[BEGIN]

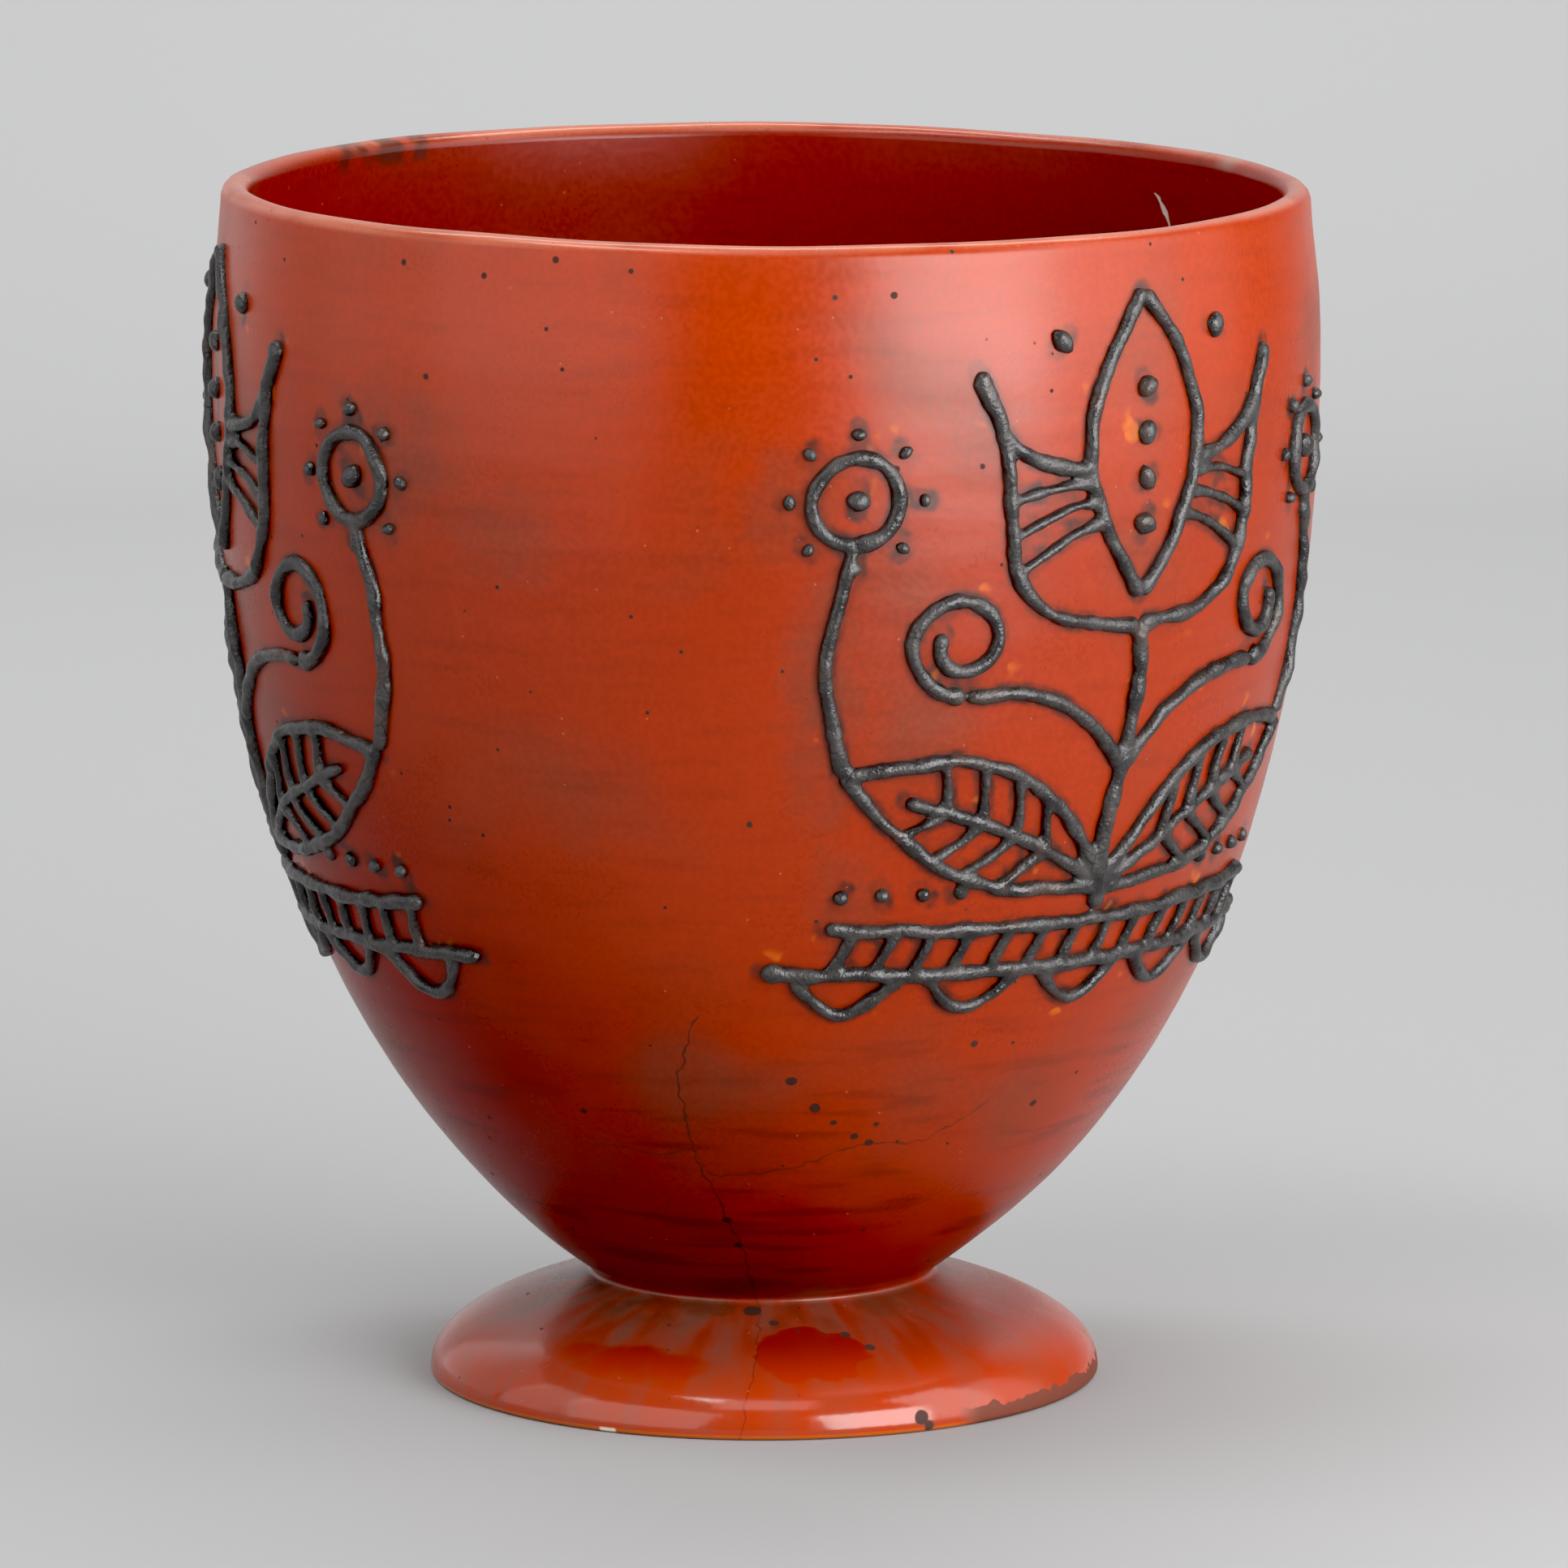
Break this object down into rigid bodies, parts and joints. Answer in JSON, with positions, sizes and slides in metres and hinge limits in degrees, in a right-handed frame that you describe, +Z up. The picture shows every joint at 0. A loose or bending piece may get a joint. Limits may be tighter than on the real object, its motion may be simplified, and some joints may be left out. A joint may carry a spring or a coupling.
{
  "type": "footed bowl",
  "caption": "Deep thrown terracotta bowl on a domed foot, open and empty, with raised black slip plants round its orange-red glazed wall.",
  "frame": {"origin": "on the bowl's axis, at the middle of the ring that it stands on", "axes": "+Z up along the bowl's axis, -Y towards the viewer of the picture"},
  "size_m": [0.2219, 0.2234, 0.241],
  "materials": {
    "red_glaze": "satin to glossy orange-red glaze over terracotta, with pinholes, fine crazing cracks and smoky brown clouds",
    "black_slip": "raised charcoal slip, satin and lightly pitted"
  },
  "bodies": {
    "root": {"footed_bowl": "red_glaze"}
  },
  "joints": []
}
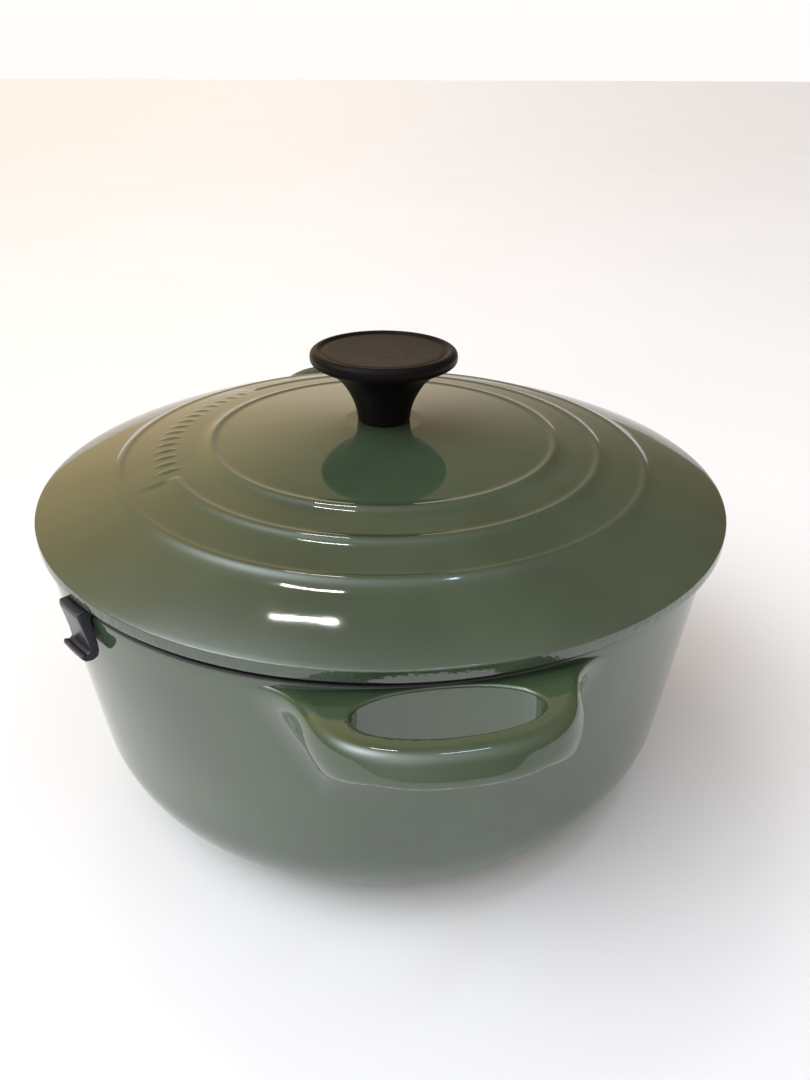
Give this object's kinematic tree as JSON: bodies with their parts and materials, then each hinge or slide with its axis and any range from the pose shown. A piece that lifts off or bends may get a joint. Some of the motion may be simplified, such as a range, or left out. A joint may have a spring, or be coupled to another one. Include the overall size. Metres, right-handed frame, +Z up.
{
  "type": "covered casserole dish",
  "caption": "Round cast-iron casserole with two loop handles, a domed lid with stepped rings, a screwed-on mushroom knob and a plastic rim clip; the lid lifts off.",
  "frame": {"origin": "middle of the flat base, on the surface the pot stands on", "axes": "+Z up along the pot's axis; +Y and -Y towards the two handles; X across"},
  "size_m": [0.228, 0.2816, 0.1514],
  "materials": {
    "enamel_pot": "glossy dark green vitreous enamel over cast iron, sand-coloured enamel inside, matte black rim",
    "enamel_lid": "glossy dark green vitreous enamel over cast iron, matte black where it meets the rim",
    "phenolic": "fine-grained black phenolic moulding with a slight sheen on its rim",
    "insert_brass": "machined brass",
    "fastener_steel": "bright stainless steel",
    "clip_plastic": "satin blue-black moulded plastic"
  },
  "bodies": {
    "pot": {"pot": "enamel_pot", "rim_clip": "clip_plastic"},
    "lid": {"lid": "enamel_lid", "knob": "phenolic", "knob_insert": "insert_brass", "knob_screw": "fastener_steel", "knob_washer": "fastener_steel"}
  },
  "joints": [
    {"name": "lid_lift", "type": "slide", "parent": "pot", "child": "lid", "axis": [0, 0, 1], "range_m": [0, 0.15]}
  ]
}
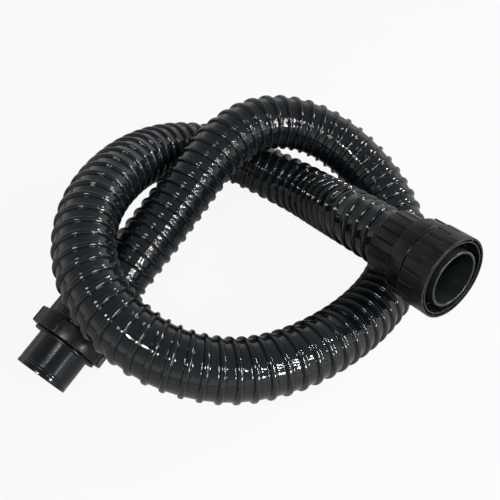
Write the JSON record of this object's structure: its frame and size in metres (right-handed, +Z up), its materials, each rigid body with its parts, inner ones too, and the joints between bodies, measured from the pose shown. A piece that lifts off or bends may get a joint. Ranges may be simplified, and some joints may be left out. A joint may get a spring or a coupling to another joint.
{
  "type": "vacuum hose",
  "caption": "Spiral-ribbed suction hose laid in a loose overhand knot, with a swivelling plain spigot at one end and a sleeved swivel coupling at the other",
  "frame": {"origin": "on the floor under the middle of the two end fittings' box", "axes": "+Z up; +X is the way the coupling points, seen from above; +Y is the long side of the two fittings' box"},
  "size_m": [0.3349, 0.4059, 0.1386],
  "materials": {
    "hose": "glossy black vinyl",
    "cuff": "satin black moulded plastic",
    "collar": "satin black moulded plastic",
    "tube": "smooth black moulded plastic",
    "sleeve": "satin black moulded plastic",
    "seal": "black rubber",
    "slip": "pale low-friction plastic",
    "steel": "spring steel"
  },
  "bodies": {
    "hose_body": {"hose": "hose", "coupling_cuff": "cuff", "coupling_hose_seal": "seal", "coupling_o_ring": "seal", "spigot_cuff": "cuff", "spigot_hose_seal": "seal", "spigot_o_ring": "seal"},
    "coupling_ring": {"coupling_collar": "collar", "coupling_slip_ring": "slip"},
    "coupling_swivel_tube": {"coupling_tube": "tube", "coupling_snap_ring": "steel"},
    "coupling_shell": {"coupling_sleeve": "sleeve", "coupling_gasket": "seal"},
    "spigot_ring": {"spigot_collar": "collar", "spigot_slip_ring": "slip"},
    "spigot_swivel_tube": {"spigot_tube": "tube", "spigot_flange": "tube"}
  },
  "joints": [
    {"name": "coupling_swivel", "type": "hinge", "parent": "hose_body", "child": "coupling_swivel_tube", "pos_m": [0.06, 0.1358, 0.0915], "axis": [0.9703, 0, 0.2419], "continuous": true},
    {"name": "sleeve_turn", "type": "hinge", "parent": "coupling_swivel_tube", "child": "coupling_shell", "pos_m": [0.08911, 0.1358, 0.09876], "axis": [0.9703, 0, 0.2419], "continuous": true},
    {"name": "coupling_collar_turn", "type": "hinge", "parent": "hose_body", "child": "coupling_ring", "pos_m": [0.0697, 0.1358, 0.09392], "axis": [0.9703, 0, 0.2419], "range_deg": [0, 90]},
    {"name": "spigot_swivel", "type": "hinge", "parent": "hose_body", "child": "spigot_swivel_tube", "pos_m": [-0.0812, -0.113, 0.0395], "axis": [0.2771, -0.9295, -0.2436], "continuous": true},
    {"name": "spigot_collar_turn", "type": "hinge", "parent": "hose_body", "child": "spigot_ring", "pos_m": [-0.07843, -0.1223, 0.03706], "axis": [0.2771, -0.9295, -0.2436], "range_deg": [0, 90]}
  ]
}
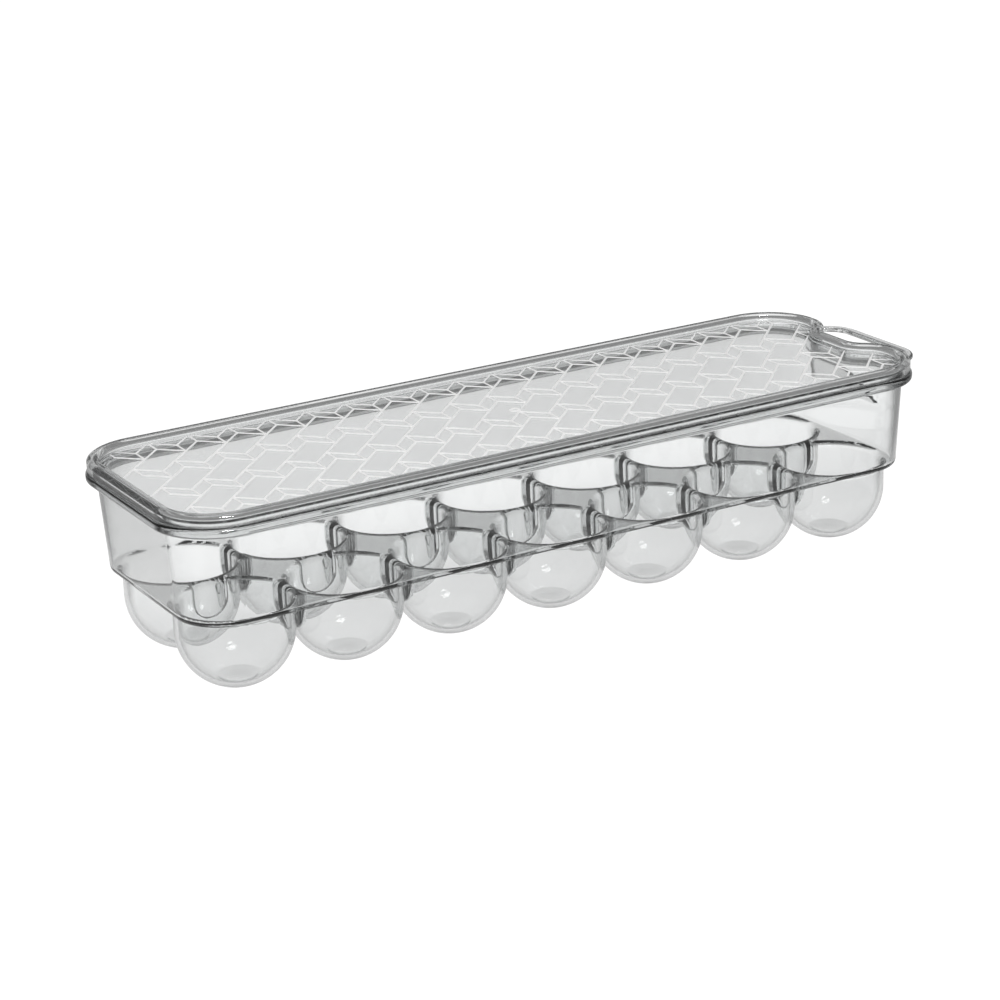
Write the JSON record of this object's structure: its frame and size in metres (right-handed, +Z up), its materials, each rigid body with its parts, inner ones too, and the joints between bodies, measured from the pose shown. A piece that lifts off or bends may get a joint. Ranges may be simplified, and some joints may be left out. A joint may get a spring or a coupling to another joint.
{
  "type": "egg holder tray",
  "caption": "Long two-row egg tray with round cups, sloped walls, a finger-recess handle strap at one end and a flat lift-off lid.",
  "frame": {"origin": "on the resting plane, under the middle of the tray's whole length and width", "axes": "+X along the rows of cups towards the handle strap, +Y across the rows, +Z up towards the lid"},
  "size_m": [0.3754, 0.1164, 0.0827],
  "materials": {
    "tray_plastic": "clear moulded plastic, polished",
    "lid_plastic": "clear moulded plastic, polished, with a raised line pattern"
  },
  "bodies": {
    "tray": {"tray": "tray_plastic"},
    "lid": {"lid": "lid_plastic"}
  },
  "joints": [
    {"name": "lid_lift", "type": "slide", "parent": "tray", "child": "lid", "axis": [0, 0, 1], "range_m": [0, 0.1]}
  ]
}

[END]

TASK REQUIREMENTS:
Reproduce every record above exactly, omitting the pictures.

CORRECT RESULT:
Break this object down into rigid bodies, parts and joints. Answer in JSON, with positions, sizes and slides in metres and hinge limits in degrees, in a right-handed frame that you describe, +Z up. The picture shows every joint at 0. A loose or bending piece may get a joint. Limits may be tighter than on the real object, its motion may be simplified, and some joints may be left out. A joint may carry a spring or a coupling.
{
  "type": "footed bowl",
  "caption": "Deep thrown terracotta bowl on a domed foot, open and empty, with raised black slip plants round its orange-red glazed wall.",
  "frame": {"origin": "on the bowl's axis, at the middle of the ring that it stands on", "axes": "+Z up along the bowl's axis, -Y towards the viewer of the picture"},
  "size_m": [0.2219, 0.2234, 0.241],
  "materials": {
    "red_glaze": "satin to glossy orange-red glaze over terracotta, with pinholes, fine crazing cracks and smoky brown clouds",
    "black_slip": "raised charcoal slip, satin and lightly pitted"
  },
  "bodies": {
    "root": {"footed_bowl": "red_glaze"}
  },
  "joints": []
}
Give this object's kinematic tree as JSON: bodies with their parts and materials, then each hinge or slide with its axis and any range from the pose shown. A piece that lifts off or bends may get a joint. Some of the motion may be simplified, such as a range, or left out. A joint may have a spring, or be coupled to another one. Include the overall size. Metres, right-handed frame, +Z up.
{
  "type": "covered casserole dish",
  "caption": "Round cast-iron casserole with two loop handles, a domed lid with stepped rings, a screwed-on mushroom knob and a plastic rim clip; the lid lifts off.",
  "frame": {"origin": "middle of the flat base, on the surface the pot stands on", "axes": "+Z up along the pot's axis; +Y and -Y towards the two handles; X across"},
  "size_m": [0.228, 0.2816, 0.1514],
  "materials": {
    "enamel_pot": "glossy dark green vitreous enamel over cast iron, sand-coloured enamel inside, matte black rim",
    "enamel_lid": "glossy dark green vitreous enamel over cast iron, matte black where it meets the rim",
    "phenolic": "fine-grained black phenolic moulding with a slight sheen on its rim",
    "insert_brass": "machined brass",
    "fastener_steel": "bright stainless steel",
    "clip_plastic": "satin blue-black moulded plastic"
  },
  "bodies": {
    "pot": {"pot": "enamel_pot", "rim_clip": "clip_plastic"},
    "lid": {"lid": "enamel_lid", "knob": "phenolic", "knob_insert": "insert_brass", "knob_screw": "fastener_steel", "knob_washer": "fastener_steel"}
  },
  "joints": [
    {"name": "lid_lift", "type": "slide", "parent": "pot", "child": "lid", "axis": [0, 0, 1], "range_m": [0, 0.15]}
  ]
}
Write the JSON record of this object's structure: its frame and size in metres (right-handed, +Z up), its materials, each rigid body with its parts, inner ones too, and the joints between bodies, measured from the pose shown. A piece that lifts off or bends may get a joint. Ranges may be simplified, and some joints may be left out. A joint may get a spring or a coupling to another joint.
{
  "type": "vacuum hose",
  "caption": "Spiral-ribbed suction hose laid in a loose overhand knot, with a swivelling plain spigot at one end and a sleeved swivel coupling at the other",
  "frame": {"origin": "on the floor under the middle of the two end fittings' box", "axes": "+Z up; +X is the way the coupling points, seen from above; +Y is the long side of the two fittings' box"},
  "size_m": [0.3349, 0.4059, 0.1386],
  "materials": {
    "hose": "glossy black vinyl",
    "cuff": "satin black moulded plastic",
    "collar": "satin black moulded plastic",
    "tube": "smooth black moulded plastic",
    "sleeve": "satin black moulded plastic",
    "seal": "black rubber",
    "slip": "pale low-friction plastic",
    "steel": "spring steel"
  },
  "bodies": {
    "hose_body": {"hose": "hose", "coupling_cuff": "cuff", "coupling_hose_seal": "seal", "coupling_o_ring": "seal", "spigot_cuff": "cuff", "spigot_hose_seal": "seal", "spigot_o_ring": "seal"},
    "coupling_ring": {"coupling_collar": "collar", "coupling_slip_ring": "slip"},
    "coupling_swivel_tube": {"coupling_tube": "tube", "coupling_snap_ring": "steel"},
    "coupling_shell": {"coupling_sleeve": "sleeve", "coupling_gasket": "seal"},
    "spigot_ring": {"spigot_collar": "collar", "spigot_slip_ring": "slip"},
    "spigot_swivel_tube": {"spigot_tube": "tube", "spigot_flange": "tube"}
  },
  "joints": [
    {"name": "coupling_swivel", "type": "hinge", "parent": "hose_body", "child": "coupling_swivel_tube", "pos_m": [0.06, 0.1358, 0.0915], "axis": [0.9703, 0, 0.2419], "continuous": true},
    {"name": "sleeve_turn", "type": "hinge", "parent": "coupling_swivel_tube", "child": "coupling_shell", "pos_m": [0.08911, 0.1358, 0.09876], "axis": [0.9703, 0, 0.2419], "continuous": true},
    {"name": "coupling_collar_turn", "type": "hinge", "parent": "hose_body", "child": "coupling_ring", "pos_m": [0.0697, 0.1358, 0.09392], "axis": [0.9703, 0, 0.2419], "range_deg": [0, 90]},
    {"name": "spigot_swivel", "type": "hinge", "parent": "hose_body", "child": "spigot_swivel_tube", "pos_m": [-0.0812, -0.113, 0.0395], "axis": [0.2771, -0.9295, -0.2436], "continuous": true},
    {"name": "spigot_collar_turn", "type": "hinge", "parent": "hose_body", "child": "spigot_ring", "pos_m": [-0.07843, -0.1223, 0.03706], "axis": [0.2771, -0.9295, -0.2436], "range_deg": [0, 90]}
  ]
}
Write the JSON record of this object's structure: its frame and size in metres (right-handed, +Z up), its materials, each rigid body with its parts, inner ones too, and the joints between bodies, measured from the pose shown. A piece that lifts off or bends may get a joint. Ranges may be simplified, and some joints may be left out. A joint may get a spring or a coupling to another joint.
{
  "type": "egg holder tray",
  "caption": "Long two-row egg tray with round cups, sloped walls, a finger-recess handle strap at one end and a flat lift-off lid.",
  "frame": {"origin": "on the resting plane, under the middle of the tray's whole length and width", "axes": "+X along the rows of cups towards the handle strap, +Y across the rows, +Z up towards the lid"},
  "size_m": [0.3754, 0.1164, 0.0827],
  "materials": {
    "tray_plastic": "clear moulded plastic, polished",
    "lid_plastic": "clear moulded plastic, polished, with a raised line pattern"
  },
  "bodies": {
    "tray": {"tray": "tray_plastic"},
    "lid": {"lid": "lid_plastic"}
  },
  "joints": [
    {"name": "lid_lift", "type": "slide", "parent": "tray", "child": "lid", "axis": [0, 0, 1], "range_m": [0, 0.1]}
  ]
}